[Start]

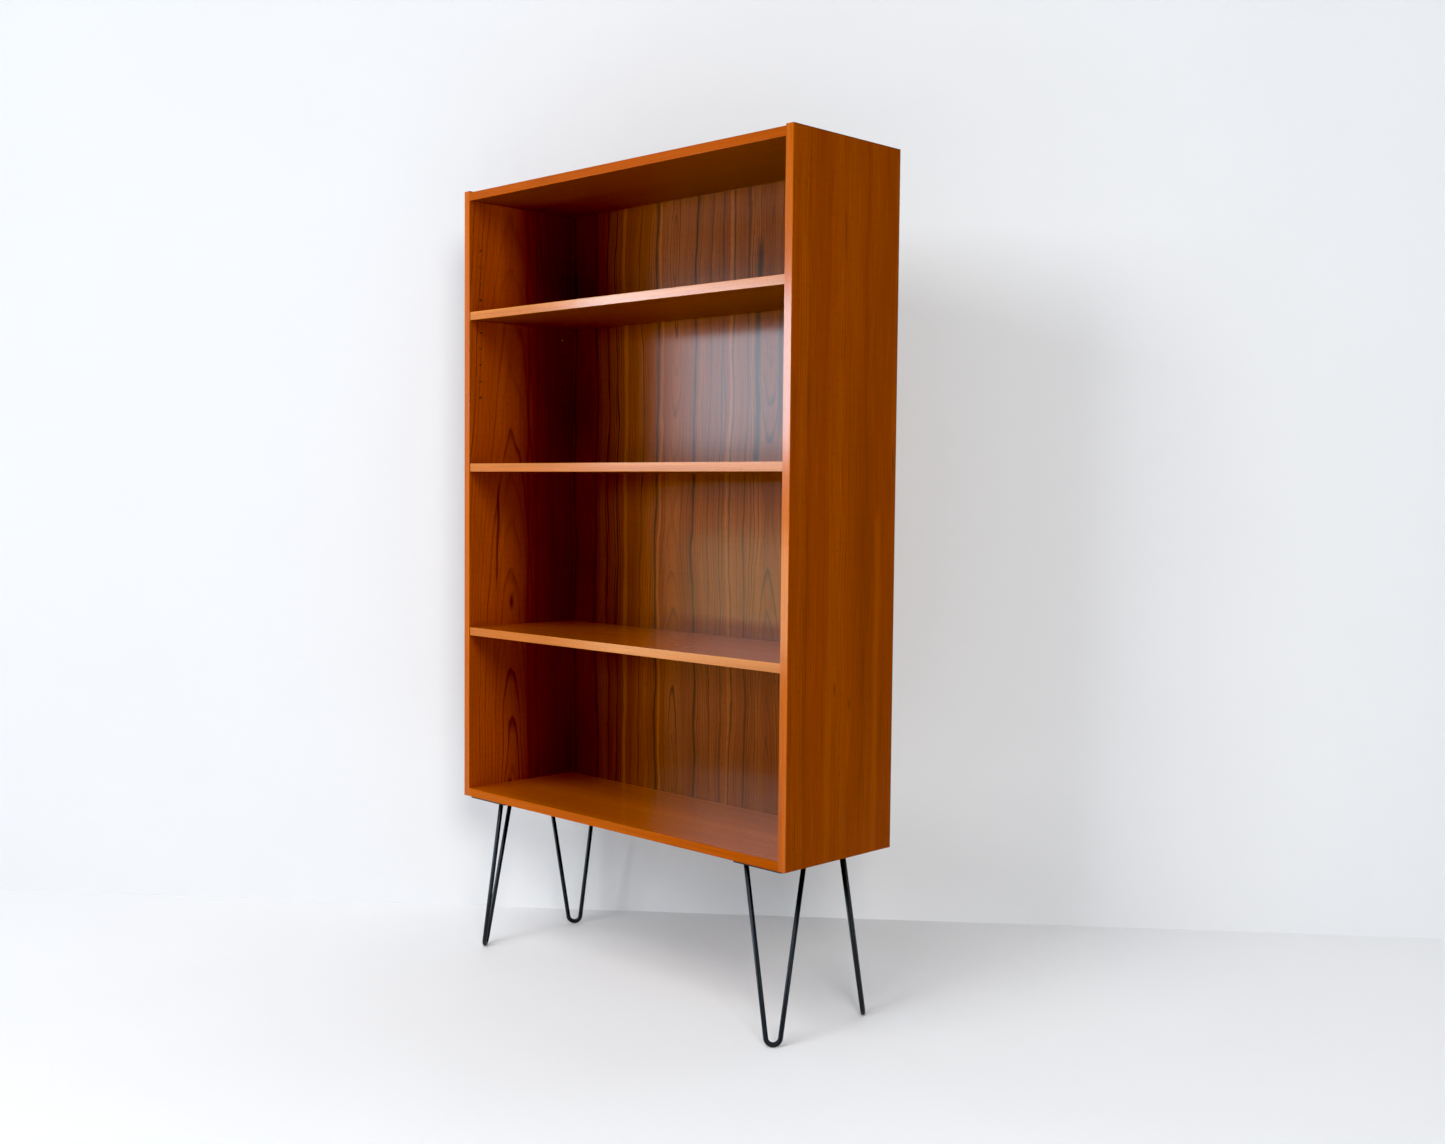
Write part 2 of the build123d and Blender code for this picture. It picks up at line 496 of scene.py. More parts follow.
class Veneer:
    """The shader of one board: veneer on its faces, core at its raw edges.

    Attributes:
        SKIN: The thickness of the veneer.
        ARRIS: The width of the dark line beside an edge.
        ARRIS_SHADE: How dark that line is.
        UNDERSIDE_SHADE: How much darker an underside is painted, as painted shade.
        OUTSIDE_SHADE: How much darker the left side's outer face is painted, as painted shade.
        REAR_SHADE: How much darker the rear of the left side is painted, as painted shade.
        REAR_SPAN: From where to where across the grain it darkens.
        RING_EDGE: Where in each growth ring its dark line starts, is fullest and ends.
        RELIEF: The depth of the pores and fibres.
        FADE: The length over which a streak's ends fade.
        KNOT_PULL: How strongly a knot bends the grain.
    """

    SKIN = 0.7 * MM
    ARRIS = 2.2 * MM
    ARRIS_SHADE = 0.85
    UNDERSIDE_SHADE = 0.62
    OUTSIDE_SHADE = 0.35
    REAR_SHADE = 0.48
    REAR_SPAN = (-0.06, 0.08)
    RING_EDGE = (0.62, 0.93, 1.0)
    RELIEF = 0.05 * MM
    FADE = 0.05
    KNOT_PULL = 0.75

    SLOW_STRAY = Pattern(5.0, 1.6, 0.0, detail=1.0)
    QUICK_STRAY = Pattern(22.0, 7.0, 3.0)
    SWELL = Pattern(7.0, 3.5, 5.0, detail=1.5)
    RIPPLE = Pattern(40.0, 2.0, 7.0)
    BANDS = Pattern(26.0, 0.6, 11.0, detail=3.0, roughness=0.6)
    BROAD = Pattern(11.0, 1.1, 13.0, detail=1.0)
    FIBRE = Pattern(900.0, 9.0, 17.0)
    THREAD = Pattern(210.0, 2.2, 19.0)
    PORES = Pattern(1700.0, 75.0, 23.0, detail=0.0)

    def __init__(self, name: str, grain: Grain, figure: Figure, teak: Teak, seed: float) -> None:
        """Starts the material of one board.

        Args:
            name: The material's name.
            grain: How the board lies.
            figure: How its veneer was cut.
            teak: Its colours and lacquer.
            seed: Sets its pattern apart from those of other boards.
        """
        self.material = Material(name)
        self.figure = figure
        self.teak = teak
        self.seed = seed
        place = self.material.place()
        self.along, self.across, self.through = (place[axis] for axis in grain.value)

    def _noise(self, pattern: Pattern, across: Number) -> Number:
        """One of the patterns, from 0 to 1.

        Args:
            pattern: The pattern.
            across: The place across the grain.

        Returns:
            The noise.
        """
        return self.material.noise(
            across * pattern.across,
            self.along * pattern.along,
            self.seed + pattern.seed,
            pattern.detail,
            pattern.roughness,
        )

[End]

Reproduce the complete set of lines precisely as supplied.

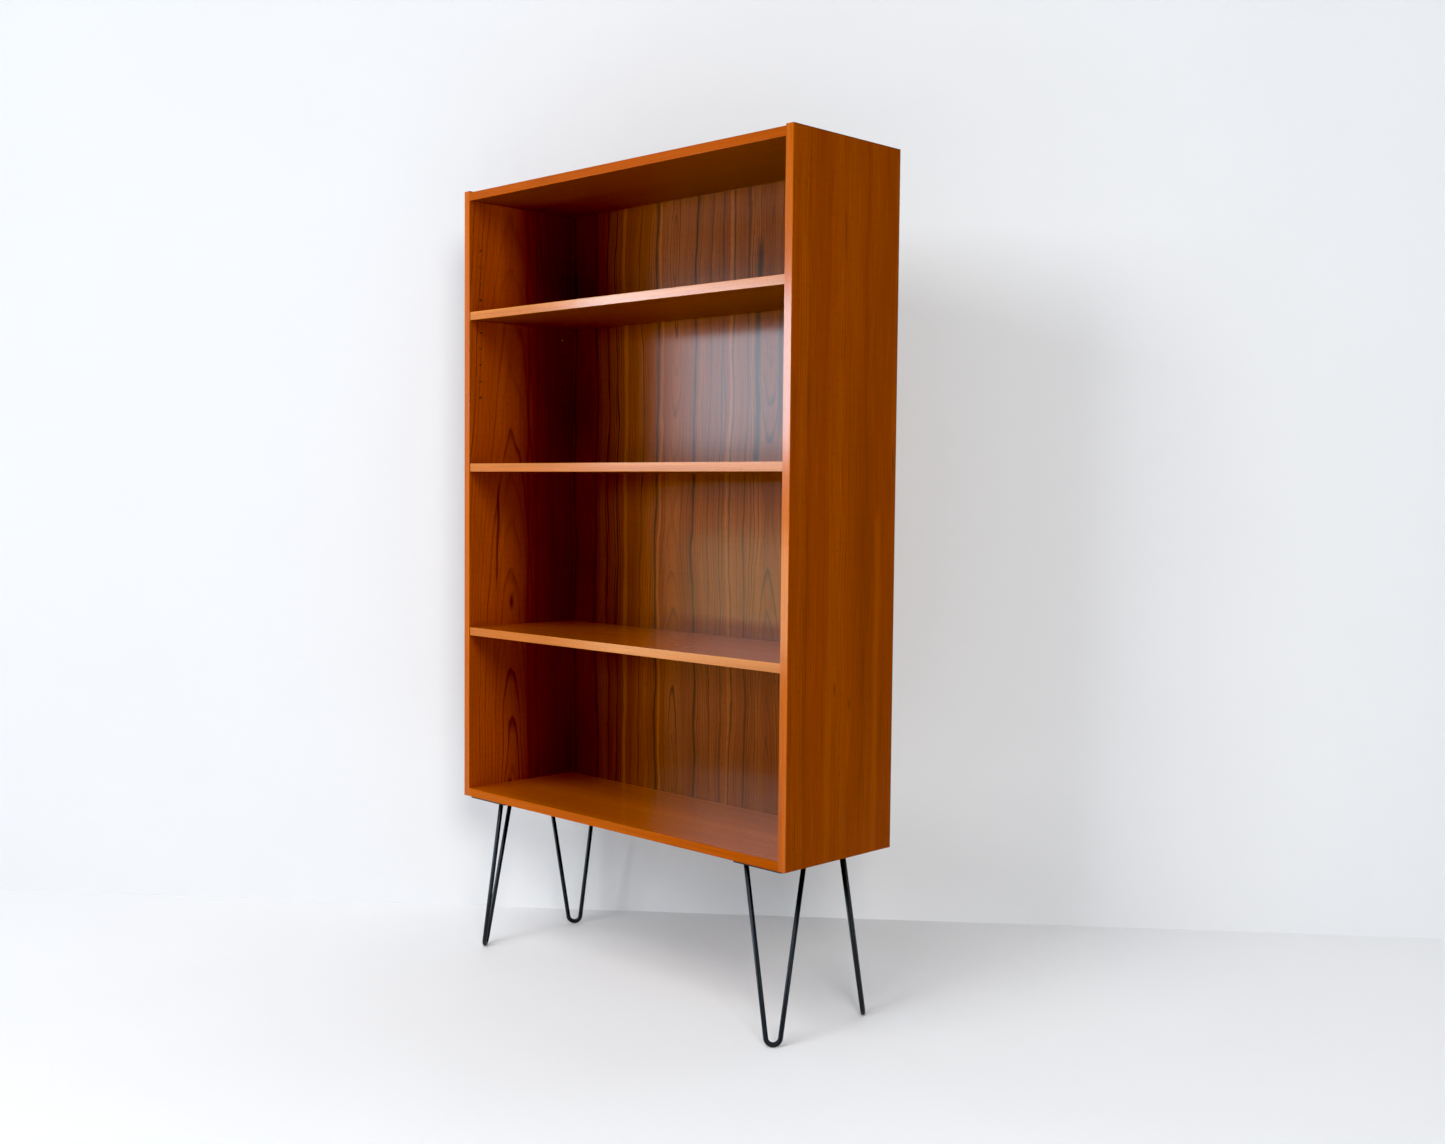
Write part 2 of the build123d and Blender code for this picture. It picks up at line 496 of scene.py. More parts follow.
class Veneer:
    """The shader of one board: veneer on its faces, core at its raw edges.

    Attributes:
        SKIN: The thickness of the veneer.
        ARRIS: The width of the dark line beside an edge.
        ARRIS_SHADE: How dark that line is.
        UNDERSIDE_SHADE: How much darker an underside is painted, as painted shade.
        OUTSIDE_SHADE: How much darker the left side's outer face is painted, as painted shade.
        REAR_SHADE: How much darker the rear of the left side is painted, as painted shade.
        REAR_SPAN: From where to where across the grain it darkens.
        RING_EDGE: Where in each growth ring its dark line starts, is fullest and ends.
        RELIEF: The depth of the pores and fibres.
        FADE: The length over which a streak's ends fade.
        KNOT_PULL: How strongly a knot bends the grain.
    """

    SKIN = 0.7 * MM
    ARRIS = 2.2 * MM
    ARRIS_SHADE = 0.85
    UNDERSIDE_SHADE = 0.62
    OUTSIDE_SHADE = 0.35
    REAR_SHADE = 0.48
    REAR_SPAN = (-0.06, 0.08)
    RING_EDGE = (0.62, 0.93, 1.0)
    RELIEF = 0.05 * MM
    FADE = 0.05
    KNOT_PULL = 0.75

    SLOW_STRAY = Pattern(5.0, 1.6, 0.0, detail=1.0)
    QUICK_STRAY = Pattern(22.0, 7.0, 3.0)
    SWELL = Pattern(7.0, 3.5, 5.0, detail=1.5)
    RIPPLE = Pattern(40.0, 2.0, 7.0)
    BANDS = Pattern(26.0, 0.6, 11.0, detail=3.0, roughness=0.6)
    BROAD = Pattern(11.0, 1.1, 13.0, detail=1.0)
    FIBRE = Pattern(900.0, 9.0, 17.0)
    THREAD = Pattern(210.0, 2.2, 19.0)
    PORES = Pattern(1700.0, 75.0, 23.0, detail=0.0)

    def __init__(self, name: str, grain: Grain, figure: Figure, teak: Teak, seed: float) -> None:
        """Starts the material of one board.

        Args:
            name: The material's name.
            grain: How the board lies.
            figure: How its veneer was cut.
            teak: Its colours and lacquer.
            seed: Sets its pattern apart from those of other boards.
        """
        self.material = Material(name)
        self.figure = figure
        self.teak = teak
        self.seed = seed
        place = self.material.place()
        self.along, self.across, self.through = (place[axis] for axis in grain.value)

    def _noise(self, pattern: Pattern, across: Number) -> Number:
        """One of the patterns, from 0 to 1.

        Args:
            pattern: The pattern.
            across: The place across the grain.

        Returns:
            The noise.
        """
        return self.material.noise(
            across * pattern.across,
            self.along * pattern.along,
            self.seed + pattern.seed,
            pattern.detail,
            pattern.roughness,
        )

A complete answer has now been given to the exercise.